Hacker News new | ask | show | jobs
by bushido 66 days ago
I think my results have actually become worse with Opus 4.7.

I have a pretty robust setup in place to ensure that Claude, with its degradations, ensures good quality. And even the lobotomized 4.6 from the last few days was doing better than 4.7 is doing right now at xhigh.

It's over-engineering. It is producing more code than it needs to. It is trying to be more defensible, but its definition of defensible seems to be shaky because it's landing up creating more edge cases. I think they just found a way to make it more expensive because I'm just gonna have to burn more tokens to keep it in check.

1 comments

Maybe this? From the article:

> Opus 4.7 is substantially better at following instructions. Interestingly, this means that prompts written for earlier models can sometimes now produce unexpected results: where previous models interpreted instructions loosely or skipped parts entirely, Opus 4.7 takes the instructions literally.
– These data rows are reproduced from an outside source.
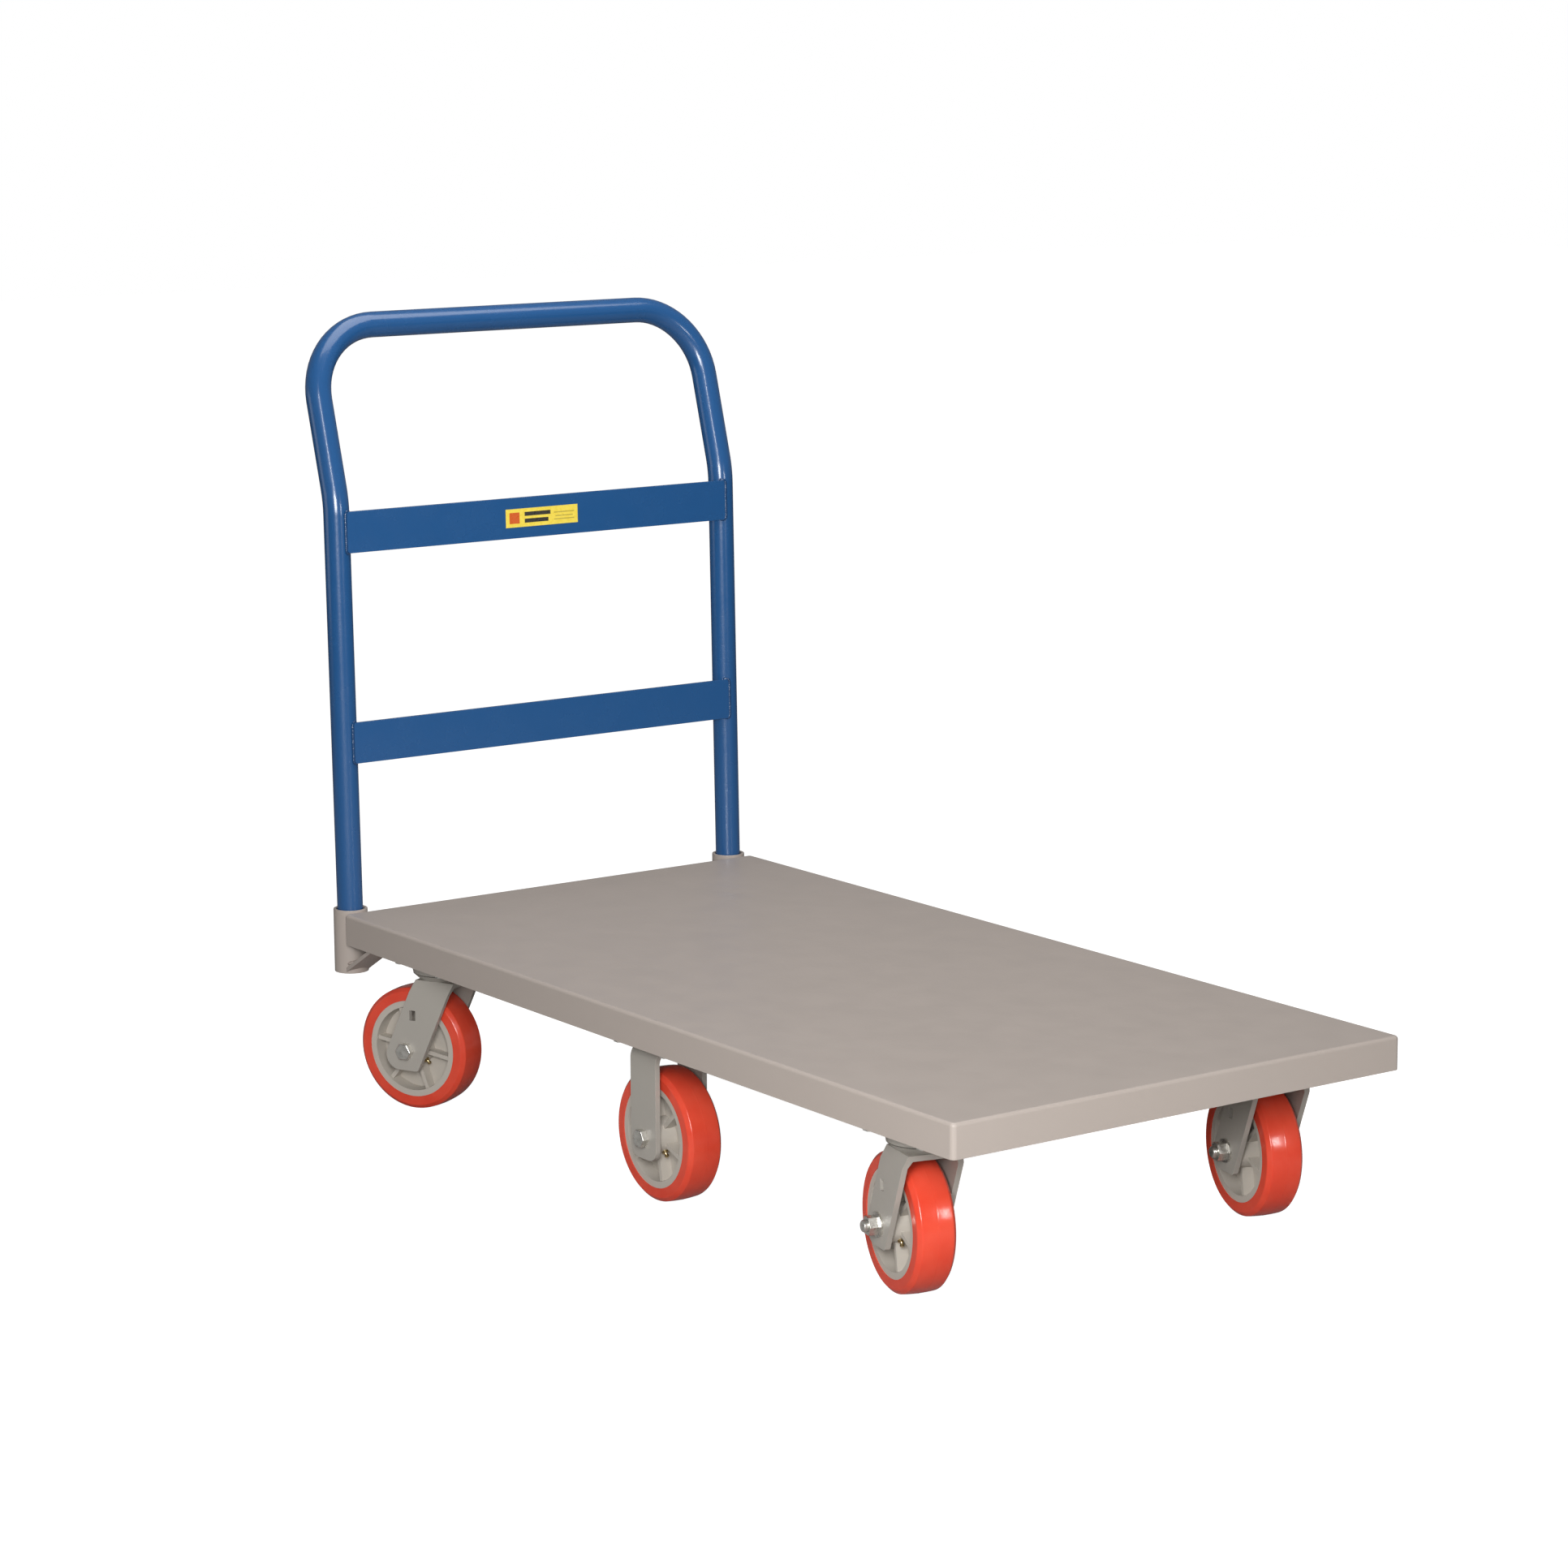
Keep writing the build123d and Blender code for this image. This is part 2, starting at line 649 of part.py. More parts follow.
with BuildPart() as handle_tube:
    with BuildLine() as tube_line:
        FilletPolyline(*tube_path, radius=tube_radii)
    with BuildSketch(Plane(origin=tube_path[0], x_dir=handle_frame.x_dir, z_dir=handle_frame.z_dir)):
        Circle(tube_diameter / 2)
        Circle(tube_diameter / 2 - tube_wall, mode=Mode.SUBTRACT)
    sweep(path=tube_line.line)
save(handle_tube, "handle_tube")

rail_face = tube_diameter / 2 + rail_face_proud
rail_length = 2 * (socket_y - rail_end_inset)
for rail, height in (("lower", lower_rail_height), ("upper", upper_rail_height)):
    rail_base = deck_in_frame + height
    with BuildPart() as handle_rail:
        with BuildSketch(handle_frame.offset(rail_base)):
            with Locations((rail_face - rail_thickness / 2, 0)):
                Rectangle(rail_thickness, rail_length)
            with Locations((0, -socket_y), (0, socket_y)):
                Circle(tube_diameter / 2, mode=Mode.SUBTRACT)
        extrude(amount=rail_height)
    save(handle_rail, f"{rail}_rail")

label_base = deck_in_frame + upper_rail_height + (rail_height - label_height) / 2
with BuildPart() as rail_label:
    with BuildSketch(handle_frame.offset(label_base)):
        with Locations((rail_face + label_thickness / 2, 0)):
            Rectangle(label_thickness, label_length)
    extrude(amount=label_height)
save(rail_label, "rail_label")
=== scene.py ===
# %% [markdown]
# # A six-wheel flatbed platform truck
# The truck is a folded steel deck on four swivel casters and two rigid ones, with a bent tube
# handle that drops into two pipe sockets. Its sizes and joints come finished from the CAD
# frame. These cells add what the frame doesn't hold: rounded edges that catch the light, weld
# beads, grease fittings, a label, and the paint, rubber and plating of each piece.

# %% Load the frame
import json
import math
import random

import bmesh
import bpy
from mathutils import Matrix, Vector

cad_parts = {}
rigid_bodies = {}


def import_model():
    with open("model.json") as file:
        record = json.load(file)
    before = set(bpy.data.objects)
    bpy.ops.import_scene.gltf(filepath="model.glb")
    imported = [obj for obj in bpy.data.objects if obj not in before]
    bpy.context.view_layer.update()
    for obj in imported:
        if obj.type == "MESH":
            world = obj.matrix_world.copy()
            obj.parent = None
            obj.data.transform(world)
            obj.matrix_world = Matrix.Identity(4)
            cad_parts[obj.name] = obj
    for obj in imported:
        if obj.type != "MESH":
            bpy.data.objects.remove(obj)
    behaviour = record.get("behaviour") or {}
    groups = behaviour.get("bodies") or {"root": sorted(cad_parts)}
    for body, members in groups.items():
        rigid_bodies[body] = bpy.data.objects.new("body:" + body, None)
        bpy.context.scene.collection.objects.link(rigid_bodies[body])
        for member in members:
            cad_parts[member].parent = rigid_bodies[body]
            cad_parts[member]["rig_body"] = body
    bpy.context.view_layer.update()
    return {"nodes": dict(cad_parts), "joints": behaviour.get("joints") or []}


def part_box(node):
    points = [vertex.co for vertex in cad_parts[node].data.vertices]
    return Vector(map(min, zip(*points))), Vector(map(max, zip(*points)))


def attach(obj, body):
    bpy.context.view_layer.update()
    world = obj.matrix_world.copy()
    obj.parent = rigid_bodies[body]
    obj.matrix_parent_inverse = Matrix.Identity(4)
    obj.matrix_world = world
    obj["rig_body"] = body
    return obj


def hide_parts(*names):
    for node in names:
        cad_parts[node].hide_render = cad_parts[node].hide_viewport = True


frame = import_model()
nodes = frame["nodes"]
joints = {joint["name"]: joint for joint in frame["joints"]}
casters = sorted(node[len("wheel_core_") :] for node in nodes if node.startswith("wheel_core_"))
swivels = [name for name in casters if f"swivel_yoke_{name}" in nodes]
MM = 0.001
print(f"{len(nodes)} nodes, {len(joints)} joints, casters: {', '.join(casters)}")

# %% [markdown]
# ## The camera
# A long lens from the front right corner, a little above the deck, keeps the deck's edges
# nearly parallel. The camera's place is counted from the middle of the deck's top, so the
# view would follow the truck if the frame changed.

# %% Camera
deck_low, deck_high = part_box("deck_pan")
deck_centre = Vector(((deck_low.x + deck_high.x) / 2, (deck_low.y + deck_high.y) / 2, deck_high.z))
CAMERA_DISTANCE = 4.6979
CAMERA_AZIMUTH = math.radians(53.821)
CAMERA_HEIGHT = 1.0946
LENS_MM = 95.98
SENSOR_MM = 36.0
LOOK = Vector((-0.80097, 0.57001, -0.18314))
ROLL = math.radians(-0.30)

camera_data = bpy.data.cameras.new("camera")
camera_data.lens = LENS_MM
camera_data.sensor_width = SENSOR_MM
camera_data.clip_end = 60
camera = bpy.data.objects.new("camera", camera_data)
bpy.context.scene.collection.objects.link(camera)
ground_reach = Vector((math.sin(CAMERA_AZIMUTH), -math.cos(CAMERA_AZIMUTH), 0))
camera.location = deck_centre + ground_reach * CAMERA_DISTANCE + Vector((0, 0, CAMERA_HEIGHT))
camera.rotation_mode = "QUATERNION"
roll_turn = Matrix.Rotation(ROLL, 3, "Z").to_quaternion()
camera.rotation_quaternion = LOOK.to_track_quat("-Z", "Y") @ roll_turn
bpy.context.scene.camera = camera
print("camera at", [round(c, 3) for c in camera.location])

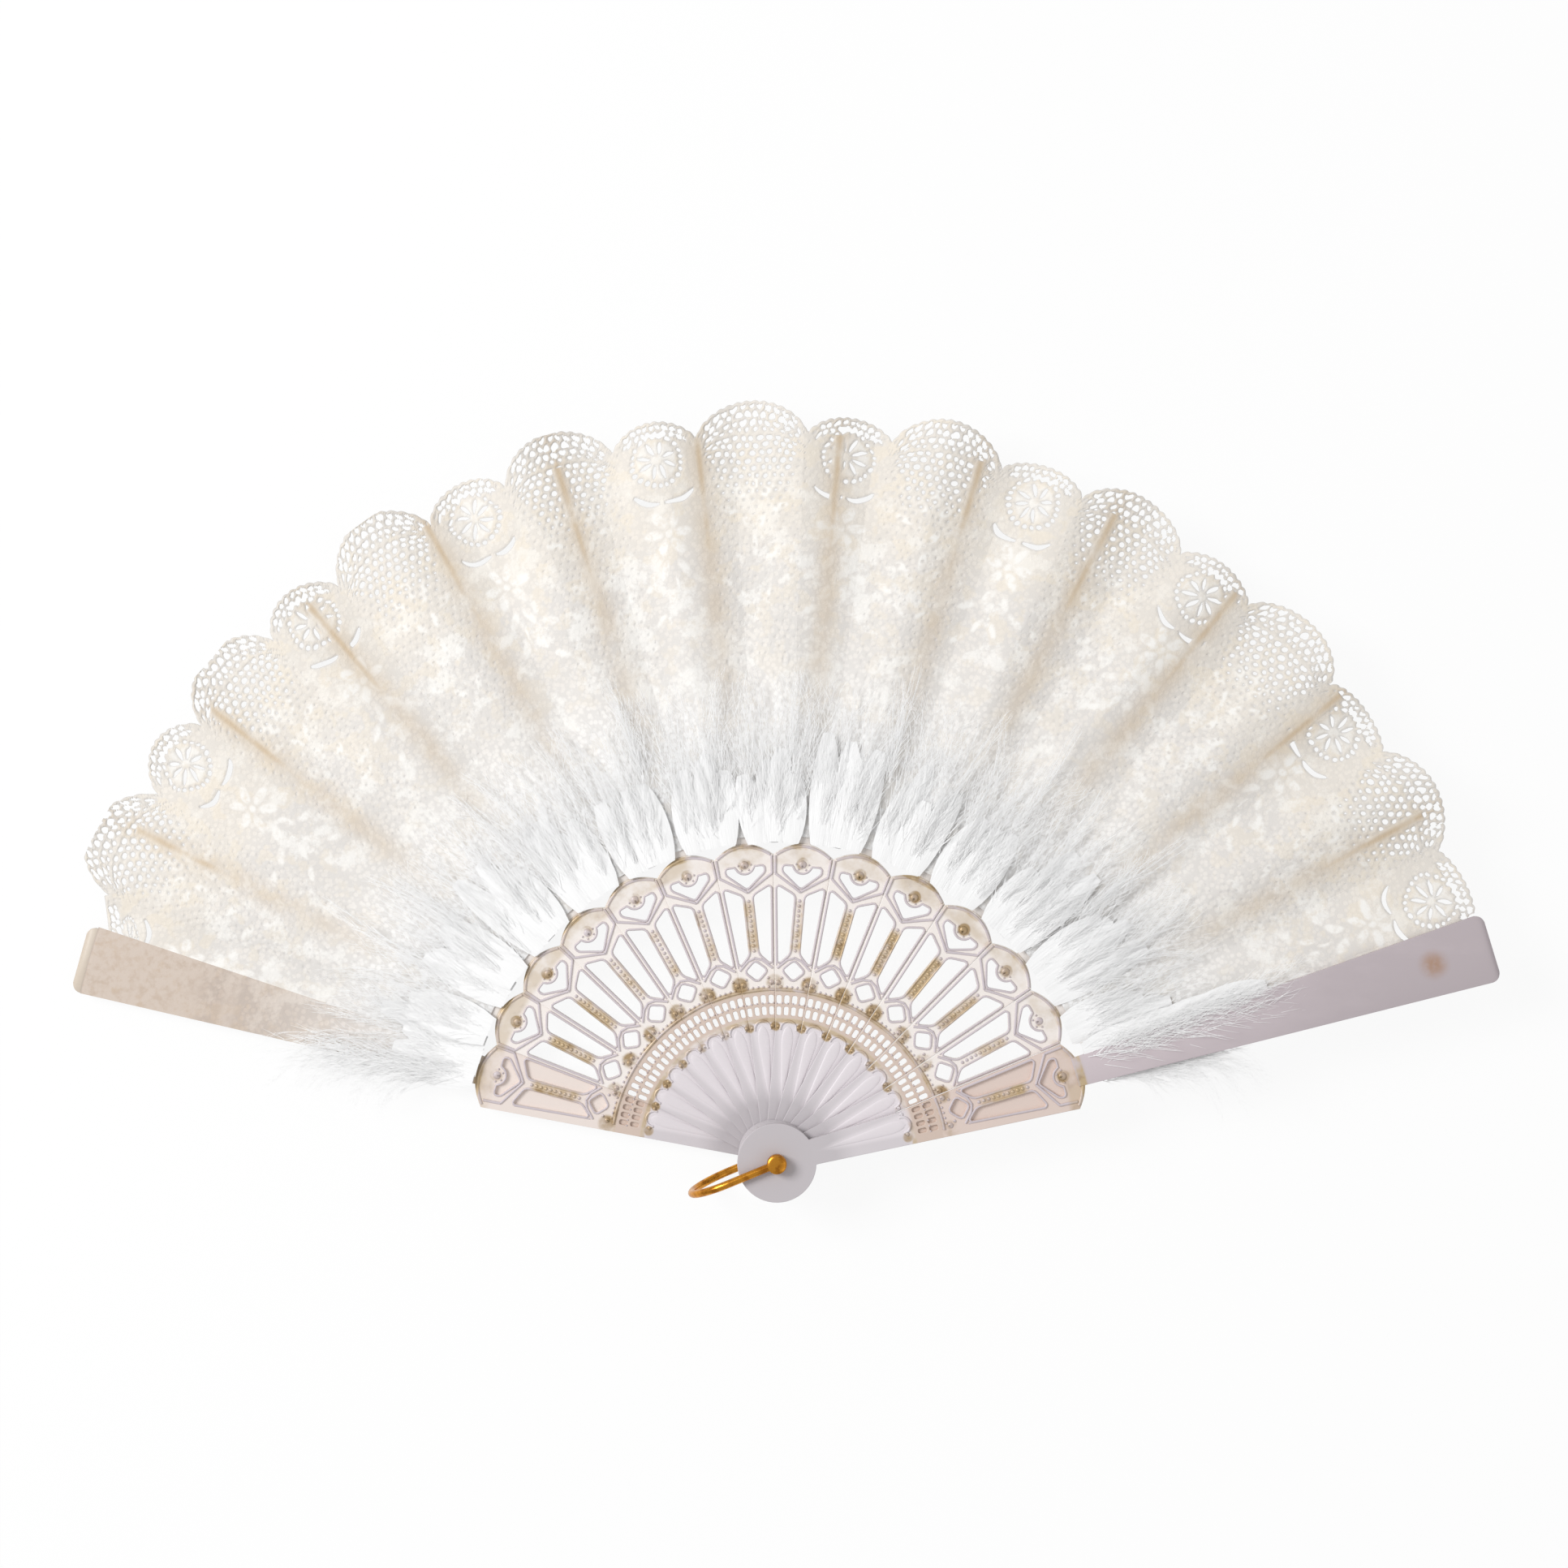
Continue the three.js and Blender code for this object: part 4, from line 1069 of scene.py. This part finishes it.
def clipped(params, triangles, field):
    """The part of a triangle mesh where field is positive; params are carried along its cut edges."""
    def turned(faces, first):
        return np.take_along_axis(faces, (first[:, None] + np.arange(3)) % 3, 1)

    inside = field[triangles] > 0
    count = inside.sum(1)
    one = turned(triangles[count == 1], np.argmax(inside[count == 1], 1))
    two = turned(triangles[count == 2], np.argmin(inside[count == 2], 1))
    edges = np.concatenate([one[:, [0, 1]], one[:, [0, 2]], two[:, [0, 1]], two[:, [0, 2]]])
    edges.sort(axis=1)
    unique, where = np.unique(edges, axis=0, return_inverse=True)
    a, b = field[unique[:, 0]], field[unique[:, 1]]
    share = (a / np.where(a == b, 1, a - b))[:, None]
    added = params[unique[:, 0]] * (1 - share) + params[unique[:, 1]] * share
    cuts = np.cumsum([len(one), len(one), len(two)])
    ab, ac, ub, uc = np.split(where.reshape(-1) + len(params), cuts)
    faces = np.concatenate([
        triangles[count == 3], np.stack([one[:, 0], ab, ac], 1),
        np.stack([ub, two[:, 1], two[:, 2]], 1), np.stack([ub, two[:, 2], uc], 1)])
    used, faces = np.unique(faces, return_inverse=True)
    return np.vstack([params, added])[used], faces.reshape(-1, 3)


def panel_grid(first, last, cell):
    """Triangles over a panel, as shares across it and radii, with cells that grow towards its root."""
    rows = np.concatenate([np.arange(LEAF_INNER, 150, 1.5), np.arange(150, 179, 3 * cell / 2),
                           np.arange(179, BIG_LOBE + 1.5 * cell, cell)])
    columns = max(int(abs(last - first) * NOTCH_RADIUS / cell), 6)
    share, radius = np.meshgrid(np.linspace(0, 1, columns + 1), rows)
    index = np.arange(share.size).reshape(share.shape)
    a, b, c, d = (part.ravel() for part in (index[:-1, :-1], index[1:, :-1], index[1:, 1:], index[:-1, 1:]))
    faces = np.concatenate([np.stack([a, c, b], -1), np.stack([a, d, c], -1)])
    return np.stack([share.ravel(), radius.ravel()], 1), faces if first > last else faces[:, ::-1]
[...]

Users should re-tune their prompts and harnesses accordingly.

Possible, but very unlikely.

One of the hard rules in my harness is that it has to provide a summary Before performing a specific action. There is zero ambiguity in that rule. It is terse, and it is specific.

In the last 4 sessions (of 4 total), it has tried skipping that step, and every time it was pointed out, it gave something like the following.

> You're right — I skipped the summary. Here it is.

It is not following instructions literally. I wish it was. It is objectively worse.

Using hooks can help.
Not sure it is better at following instructions. One of the first issues I had with it was doing the thing it was specifically forbidden from doing. When told: "oh sorry, I had a note that I should not do it in my MEMORY but I did it anyway".